Viele andere Punkte für eine Wirtschaftswende fehlen im Koalitionsvertrag. Die versprochene Senkung der Strompreise dürfte in den Betrieben zwar sehr willkommen sein. Die Kosten der Energiewende werden damit jedoch nur von den Stromkunden zu den Steuerzahlern verschoben. Eine verlässliche Energieversorgung zu wettbewerbsfähigen Preisen hat Deutschland dadurch immer noch nicht. Offen bleibt auch die Frage, wie die im Vergleich zu anderen Industrieländern hohe Steuer- und Sozialabgabenlast sinken soll.
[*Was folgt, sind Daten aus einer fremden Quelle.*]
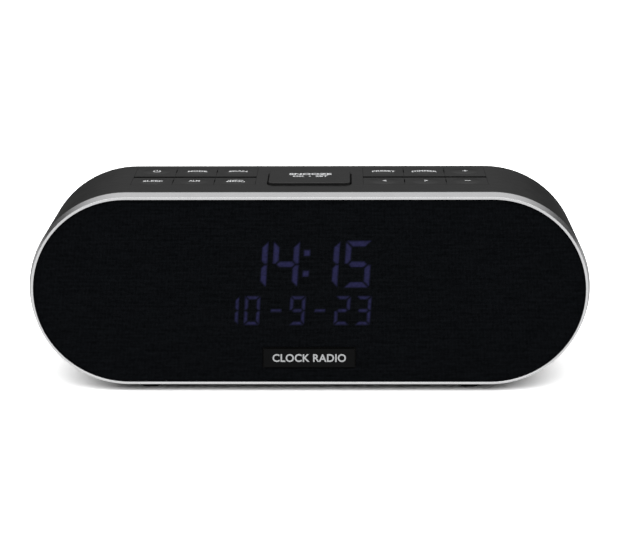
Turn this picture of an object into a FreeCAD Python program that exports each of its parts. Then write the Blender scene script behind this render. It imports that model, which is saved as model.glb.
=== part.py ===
"""Tabletop clock radio: a wide, low body with half-round ends, two small speakers and a
segment display behind one woven front cloth, thirteen push keys on top, sockets behind.

Millimetres, +Z up. The front faces -Y and +X is to the right of a person facing it. The
origin is the middle of the radio's footprint, on the surface that its feet stand on.
Every piece is one STEP file, named after the piece.
"""

import FreeCAD, Part

import math
import os

Vec = FreeCAD.Vector

# Body: a sleeve whose section is a stadium, flat above and below and half-round at the ends
WIDTH, DEPTH = 251.0, 63.6
BODY_RADIUS = 44.3
FOOT_HEIGHT = 2.5
WALL = 2.4
STRAIGHT_HALF = WIDTH / 2 - BODY_RADIUS
CENTRE_Z = FOOT_HEIGHT + BODY_RADIUS
TOP_Z = CENTRE_Z + BODY_RADIUS
FRONT_Y, BACK_Y = -DEPTH / 2, DEPTH / 2
BORE_RADIUS = BODY_RADIUS - WALL
BACK_EDGE_RADIUS = 1.0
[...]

Habecks Förderprogramme sollen fortgeführt werden
Bemerkenswert ist, dass trotz der regen Habeck-Schelte der Union die zentralen Förderprogramme des grünen Wirtschaftsministers fortgeführt werden sollen. Ob Klimaschutzverträge, Zuschüsse für Chipfabriken oder Kaufanreize für Elektroautos: Auch Schwarz-Rot setzt auf staatliche Industriepolitik. Noch dazu hat die SPD den von ihr (und den Grünen) geforderten Deutschlandfonds in den Koalitionsvertrag verhandelt. Woher der Glaube an die Weisheit des „Investors Staat“ kommt, bleibt ein Geheimnis der Politik. Nach den Fehlgriffen bei Curevac, Intel, Northvolt und Wolfspeed müsste eigentlich jedem klar sein, dass der Staat kein guter Unternehmer ist.
Neben der fehlenden Prioritätensetzung im Koalitionsvertrag könnte sich auch der Zuschnitt der Ministerien als Wachstumsbremse erweisen. Die CDU konnte sich zwar wie gewünscht das Wirtschaftsministerium sichern. Ein kombiniertes Wirtschafts- und Arbeitsministerium, mit dem einst Gerhard Schröder seine Reformen durchsetzte, scheiterte jedoch am Widerstand der SPD.
Mit dem Verlust der Zuständigkeit für den Klimaschutz verliert das Wirtschaftsministerium den Zugriff auf einen Teil der Fördermittel im Klima- und Transformationsfonds, der dank der 100 Milliarden Euro Sonderschulden attraktiver wird denn je. Und dann ist da noch das neue Ministerium für Forschung, Technologie und Raumfahrt, das die CSU zu einer Art Nebenwirtschaftsministerium zur besonderen Berücksichtigung bayerischer Wirtschaftsinteressen machen dürfte. Das alles verstärkt den Eindruck: Ein guter Verhandler ist die CDU nicht.